◆ What is asked: Write out exactly the lines between the line containing "point = shown.matrix_world" and the line containing "in imported if", including both of those lines, and nothing more.

[begin Raw data]

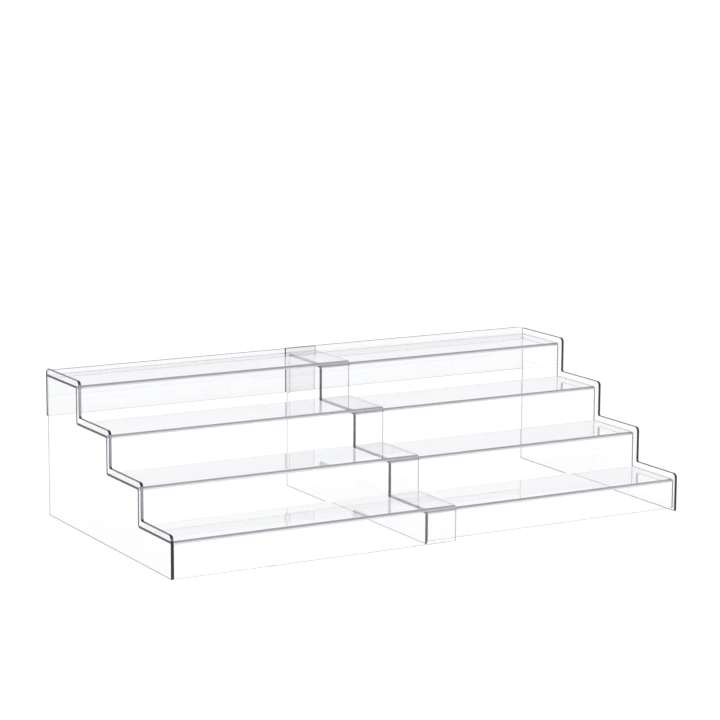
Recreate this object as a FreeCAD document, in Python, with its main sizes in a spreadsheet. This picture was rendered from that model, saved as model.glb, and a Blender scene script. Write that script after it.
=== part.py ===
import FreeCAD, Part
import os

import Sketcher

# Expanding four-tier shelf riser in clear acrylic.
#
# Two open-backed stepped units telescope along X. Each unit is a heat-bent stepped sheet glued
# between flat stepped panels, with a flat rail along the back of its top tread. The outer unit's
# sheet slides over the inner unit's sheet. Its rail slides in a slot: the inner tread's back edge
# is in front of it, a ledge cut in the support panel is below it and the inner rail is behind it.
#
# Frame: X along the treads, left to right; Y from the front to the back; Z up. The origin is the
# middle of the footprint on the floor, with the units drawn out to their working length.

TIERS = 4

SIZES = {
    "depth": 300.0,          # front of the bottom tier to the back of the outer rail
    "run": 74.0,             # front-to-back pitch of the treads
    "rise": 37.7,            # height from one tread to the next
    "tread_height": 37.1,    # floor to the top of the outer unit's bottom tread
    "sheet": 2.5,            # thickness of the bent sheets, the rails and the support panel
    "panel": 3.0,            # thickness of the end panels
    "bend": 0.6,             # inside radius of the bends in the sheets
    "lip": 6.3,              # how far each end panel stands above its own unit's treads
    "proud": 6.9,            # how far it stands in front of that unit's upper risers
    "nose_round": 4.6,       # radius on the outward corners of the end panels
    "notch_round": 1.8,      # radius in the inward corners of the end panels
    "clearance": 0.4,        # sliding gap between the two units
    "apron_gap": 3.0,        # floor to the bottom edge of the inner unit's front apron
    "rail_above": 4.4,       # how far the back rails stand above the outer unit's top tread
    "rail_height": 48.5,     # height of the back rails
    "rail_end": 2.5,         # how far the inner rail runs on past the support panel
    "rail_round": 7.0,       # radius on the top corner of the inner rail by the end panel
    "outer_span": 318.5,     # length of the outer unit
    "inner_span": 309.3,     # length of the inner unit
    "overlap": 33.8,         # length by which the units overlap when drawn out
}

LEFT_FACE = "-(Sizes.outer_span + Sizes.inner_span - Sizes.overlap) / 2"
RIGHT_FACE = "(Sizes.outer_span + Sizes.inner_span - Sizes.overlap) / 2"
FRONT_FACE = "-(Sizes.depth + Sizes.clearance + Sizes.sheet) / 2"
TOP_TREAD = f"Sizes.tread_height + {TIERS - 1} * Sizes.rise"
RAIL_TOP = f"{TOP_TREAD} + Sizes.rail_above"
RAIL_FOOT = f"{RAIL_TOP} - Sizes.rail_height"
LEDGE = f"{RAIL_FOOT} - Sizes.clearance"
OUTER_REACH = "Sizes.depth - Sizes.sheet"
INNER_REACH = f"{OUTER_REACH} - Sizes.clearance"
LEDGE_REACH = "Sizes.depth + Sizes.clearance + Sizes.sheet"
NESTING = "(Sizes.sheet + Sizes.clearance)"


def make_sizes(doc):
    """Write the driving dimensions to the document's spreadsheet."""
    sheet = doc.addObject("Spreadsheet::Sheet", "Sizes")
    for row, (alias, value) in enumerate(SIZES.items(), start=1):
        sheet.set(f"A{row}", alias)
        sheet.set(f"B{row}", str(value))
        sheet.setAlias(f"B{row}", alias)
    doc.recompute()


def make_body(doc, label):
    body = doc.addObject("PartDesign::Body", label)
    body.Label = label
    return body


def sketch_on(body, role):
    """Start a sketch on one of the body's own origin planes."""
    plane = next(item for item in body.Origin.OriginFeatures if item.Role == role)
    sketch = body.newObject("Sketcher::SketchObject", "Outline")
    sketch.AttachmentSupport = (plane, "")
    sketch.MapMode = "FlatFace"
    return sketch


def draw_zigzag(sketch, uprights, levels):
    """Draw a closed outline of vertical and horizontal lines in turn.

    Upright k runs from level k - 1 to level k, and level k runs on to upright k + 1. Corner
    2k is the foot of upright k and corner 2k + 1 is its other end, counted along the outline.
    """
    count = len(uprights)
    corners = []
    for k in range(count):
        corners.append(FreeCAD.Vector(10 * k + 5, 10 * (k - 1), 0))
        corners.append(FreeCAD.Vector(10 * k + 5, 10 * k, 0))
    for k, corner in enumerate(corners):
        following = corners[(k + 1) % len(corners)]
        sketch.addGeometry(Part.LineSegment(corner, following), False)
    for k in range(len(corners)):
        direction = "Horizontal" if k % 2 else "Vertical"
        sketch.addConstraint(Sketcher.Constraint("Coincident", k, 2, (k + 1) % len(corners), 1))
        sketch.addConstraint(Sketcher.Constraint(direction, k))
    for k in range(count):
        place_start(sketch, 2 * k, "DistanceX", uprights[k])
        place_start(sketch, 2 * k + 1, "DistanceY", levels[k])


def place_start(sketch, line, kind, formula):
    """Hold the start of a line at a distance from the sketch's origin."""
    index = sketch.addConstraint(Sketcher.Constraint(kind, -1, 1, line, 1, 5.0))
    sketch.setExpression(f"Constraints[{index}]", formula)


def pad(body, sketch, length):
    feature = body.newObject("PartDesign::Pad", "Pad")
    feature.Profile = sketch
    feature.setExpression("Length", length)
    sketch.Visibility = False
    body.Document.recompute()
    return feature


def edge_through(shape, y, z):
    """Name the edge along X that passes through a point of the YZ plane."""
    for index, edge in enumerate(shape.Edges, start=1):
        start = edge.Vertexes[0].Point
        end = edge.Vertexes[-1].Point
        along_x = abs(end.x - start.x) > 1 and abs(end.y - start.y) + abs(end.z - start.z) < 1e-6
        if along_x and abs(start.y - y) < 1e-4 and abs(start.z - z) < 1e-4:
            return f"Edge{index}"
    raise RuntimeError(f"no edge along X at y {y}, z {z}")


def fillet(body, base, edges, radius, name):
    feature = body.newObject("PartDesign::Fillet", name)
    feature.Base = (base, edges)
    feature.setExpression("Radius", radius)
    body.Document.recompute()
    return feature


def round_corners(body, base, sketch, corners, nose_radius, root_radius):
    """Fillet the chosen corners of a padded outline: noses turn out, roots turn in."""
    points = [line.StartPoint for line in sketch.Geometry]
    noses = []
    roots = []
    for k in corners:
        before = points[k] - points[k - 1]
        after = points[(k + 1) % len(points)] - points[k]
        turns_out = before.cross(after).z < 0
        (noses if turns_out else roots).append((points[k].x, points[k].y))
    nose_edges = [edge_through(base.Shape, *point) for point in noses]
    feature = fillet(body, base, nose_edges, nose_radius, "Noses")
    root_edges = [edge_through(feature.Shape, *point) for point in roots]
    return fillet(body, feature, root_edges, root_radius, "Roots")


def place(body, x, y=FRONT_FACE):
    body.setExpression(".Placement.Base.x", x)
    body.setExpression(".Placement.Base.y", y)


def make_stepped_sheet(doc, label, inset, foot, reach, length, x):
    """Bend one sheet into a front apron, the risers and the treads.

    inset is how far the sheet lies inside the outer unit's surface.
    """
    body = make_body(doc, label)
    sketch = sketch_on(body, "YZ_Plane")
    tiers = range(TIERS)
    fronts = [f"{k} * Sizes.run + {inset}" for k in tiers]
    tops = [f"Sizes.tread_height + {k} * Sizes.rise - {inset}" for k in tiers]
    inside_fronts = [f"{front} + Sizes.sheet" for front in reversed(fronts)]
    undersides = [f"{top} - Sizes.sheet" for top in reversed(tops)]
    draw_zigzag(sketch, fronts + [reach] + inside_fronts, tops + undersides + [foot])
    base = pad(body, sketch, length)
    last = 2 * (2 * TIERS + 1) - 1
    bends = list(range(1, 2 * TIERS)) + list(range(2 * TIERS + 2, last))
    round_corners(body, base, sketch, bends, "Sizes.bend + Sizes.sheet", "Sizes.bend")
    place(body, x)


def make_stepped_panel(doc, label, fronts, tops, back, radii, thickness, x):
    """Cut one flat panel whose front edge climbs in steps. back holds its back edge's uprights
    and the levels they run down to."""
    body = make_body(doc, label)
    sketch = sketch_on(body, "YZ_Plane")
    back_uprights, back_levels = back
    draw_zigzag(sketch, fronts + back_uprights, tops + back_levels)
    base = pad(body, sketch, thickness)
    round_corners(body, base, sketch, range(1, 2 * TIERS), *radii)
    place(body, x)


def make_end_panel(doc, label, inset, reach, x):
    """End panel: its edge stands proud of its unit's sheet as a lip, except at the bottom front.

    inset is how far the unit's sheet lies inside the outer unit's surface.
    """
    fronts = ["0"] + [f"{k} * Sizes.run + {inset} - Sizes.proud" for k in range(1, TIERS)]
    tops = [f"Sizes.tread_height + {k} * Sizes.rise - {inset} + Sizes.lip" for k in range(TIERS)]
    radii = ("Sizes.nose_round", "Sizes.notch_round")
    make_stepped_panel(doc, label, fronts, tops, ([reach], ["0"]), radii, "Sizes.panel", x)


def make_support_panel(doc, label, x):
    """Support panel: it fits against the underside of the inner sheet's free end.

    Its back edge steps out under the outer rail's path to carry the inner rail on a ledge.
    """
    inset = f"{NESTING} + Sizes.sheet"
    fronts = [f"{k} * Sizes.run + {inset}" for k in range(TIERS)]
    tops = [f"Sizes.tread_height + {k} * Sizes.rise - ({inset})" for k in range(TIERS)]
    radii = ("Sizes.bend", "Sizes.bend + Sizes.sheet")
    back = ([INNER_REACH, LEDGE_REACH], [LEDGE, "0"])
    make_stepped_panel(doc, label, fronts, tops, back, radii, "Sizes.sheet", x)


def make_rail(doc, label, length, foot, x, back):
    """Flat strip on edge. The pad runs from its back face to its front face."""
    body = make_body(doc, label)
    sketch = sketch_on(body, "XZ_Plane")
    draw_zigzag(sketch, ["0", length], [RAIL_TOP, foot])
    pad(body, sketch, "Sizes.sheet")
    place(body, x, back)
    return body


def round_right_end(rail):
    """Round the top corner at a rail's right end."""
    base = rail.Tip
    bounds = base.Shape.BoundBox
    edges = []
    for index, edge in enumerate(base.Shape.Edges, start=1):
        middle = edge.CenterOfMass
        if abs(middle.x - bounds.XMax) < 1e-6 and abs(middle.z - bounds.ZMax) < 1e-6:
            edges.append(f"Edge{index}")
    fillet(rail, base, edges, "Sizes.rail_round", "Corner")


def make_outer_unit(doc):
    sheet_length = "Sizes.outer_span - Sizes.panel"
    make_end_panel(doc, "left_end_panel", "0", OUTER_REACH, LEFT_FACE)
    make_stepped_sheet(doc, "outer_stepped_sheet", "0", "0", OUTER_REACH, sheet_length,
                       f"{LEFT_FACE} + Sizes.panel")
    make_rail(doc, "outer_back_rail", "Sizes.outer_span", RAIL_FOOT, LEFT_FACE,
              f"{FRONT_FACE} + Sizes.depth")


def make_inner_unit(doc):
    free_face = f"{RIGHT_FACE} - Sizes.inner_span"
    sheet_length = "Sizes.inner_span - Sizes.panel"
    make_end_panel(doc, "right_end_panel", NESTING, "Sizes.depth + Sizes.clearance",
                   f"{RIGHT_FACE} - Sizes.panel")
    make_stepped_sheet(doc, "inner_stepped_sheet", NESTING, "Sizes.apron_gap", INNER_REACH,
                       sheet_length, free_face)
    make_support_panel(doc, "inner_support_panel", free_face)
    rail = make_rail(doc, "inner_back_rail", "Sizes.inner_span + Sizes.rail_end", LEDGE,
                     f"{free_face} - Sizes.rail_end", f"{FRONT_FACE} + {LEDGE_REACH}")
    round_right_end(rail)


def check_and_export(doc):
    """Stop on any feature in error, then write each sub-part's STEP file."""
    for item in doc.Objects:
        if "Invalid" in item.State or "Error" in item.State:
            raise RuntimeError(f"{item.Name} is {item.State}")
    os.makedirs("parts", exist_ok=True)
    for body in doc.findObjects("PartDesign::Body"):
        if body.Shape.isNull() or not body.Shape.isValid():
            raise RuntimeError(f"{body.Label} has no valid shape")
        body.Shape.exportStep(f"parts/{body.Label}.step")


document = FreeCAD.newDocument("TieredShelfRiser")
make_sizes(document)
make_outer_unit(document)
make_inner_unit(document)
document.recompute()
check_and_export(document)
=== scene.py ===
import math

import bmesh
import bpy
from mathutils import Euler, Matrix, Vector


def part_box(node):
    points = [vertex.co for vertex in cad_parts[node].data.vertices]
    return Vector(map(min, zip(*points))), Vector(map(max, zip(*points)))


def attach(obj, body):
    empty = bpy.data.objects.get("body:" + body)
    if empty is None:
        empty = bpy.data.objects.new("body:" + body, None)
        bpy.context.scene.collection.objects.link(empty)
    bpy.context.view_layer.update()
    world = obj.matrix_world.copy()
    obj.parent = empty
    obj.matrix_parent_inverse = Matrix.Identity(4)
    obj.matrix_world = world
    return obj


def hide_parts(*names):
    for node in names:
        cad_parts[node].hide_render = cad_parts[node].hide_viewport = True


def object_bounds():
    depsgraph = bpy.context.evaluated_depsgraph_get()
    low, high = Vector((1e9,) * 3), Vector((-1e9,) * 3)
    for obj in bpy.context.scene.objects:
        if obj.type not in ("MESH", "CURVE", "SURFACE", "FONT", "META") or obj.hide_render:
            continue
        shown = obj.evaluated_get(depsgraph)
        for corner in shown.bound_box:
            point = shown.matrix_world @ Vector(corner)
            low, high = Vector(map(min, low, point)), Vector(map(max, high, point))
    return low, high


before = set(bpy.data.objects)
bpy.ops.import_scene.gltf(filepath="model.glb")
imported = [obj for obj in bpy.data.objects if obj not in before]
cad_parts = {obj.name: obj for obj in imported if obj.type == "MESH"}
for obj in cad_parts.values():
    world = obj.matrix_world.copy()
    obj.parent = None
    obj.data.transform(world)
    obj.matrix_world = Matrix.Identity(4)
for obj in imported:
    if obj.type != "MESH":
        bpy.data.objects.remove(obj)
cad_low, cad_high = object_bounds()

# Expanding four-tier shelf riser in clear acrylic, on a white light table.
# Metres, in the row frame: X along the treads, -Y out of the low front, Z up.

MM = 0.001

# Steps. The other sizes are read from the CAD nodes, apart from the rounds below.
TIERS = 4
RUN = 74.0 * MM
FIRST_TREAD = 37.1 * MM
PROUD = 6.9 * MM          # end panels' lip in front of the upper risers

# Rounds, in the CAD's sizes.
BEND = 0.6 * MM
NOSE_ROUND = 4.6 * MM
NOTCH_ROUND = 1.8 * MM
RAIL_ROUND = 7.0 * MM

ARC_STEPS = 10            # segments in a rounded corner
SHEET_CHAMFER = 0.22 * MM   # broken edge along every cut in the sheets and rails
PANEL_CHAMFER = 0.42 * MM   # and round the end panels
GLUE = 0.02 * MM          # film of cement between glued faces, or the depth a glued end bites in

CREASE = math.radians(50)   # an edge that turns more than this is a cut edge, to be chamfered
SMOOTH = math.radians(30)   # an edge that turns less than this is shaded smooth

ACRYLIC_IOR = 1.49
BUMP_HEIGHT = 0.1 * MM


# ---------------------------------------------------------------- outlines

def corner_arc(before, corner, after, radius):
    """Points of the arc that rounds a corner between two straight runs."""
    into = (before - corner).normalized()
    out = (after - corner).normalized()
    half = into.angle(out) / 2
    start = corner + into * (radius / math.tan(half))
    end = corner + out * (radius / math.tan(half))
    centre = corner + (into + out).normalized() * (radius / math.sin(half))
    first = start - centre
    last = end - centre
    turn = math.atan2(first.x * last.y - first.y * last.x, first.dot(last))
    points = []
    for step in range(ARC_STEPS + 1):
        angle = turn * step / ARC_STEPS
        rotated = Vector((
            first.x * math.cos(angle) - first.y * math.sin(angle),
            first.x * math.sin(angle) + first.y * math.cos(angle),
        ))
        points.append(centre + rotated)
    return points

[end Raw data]

◆ Reply:
            point = shown.matrix_world @ Vector(corner)
            low, high = Vector(map(min, low, point)), Vector(map(max, high, point))
    return low, high


before = set(bpy.data.objects)
bpy.ops.import_scene.gltf(filepath="model.glb")
imported = [obj for obj in bpy.data.objects if obj not in before]
cad_parts = {obj.name: obj for obj in imported if obj.type == "MESH"}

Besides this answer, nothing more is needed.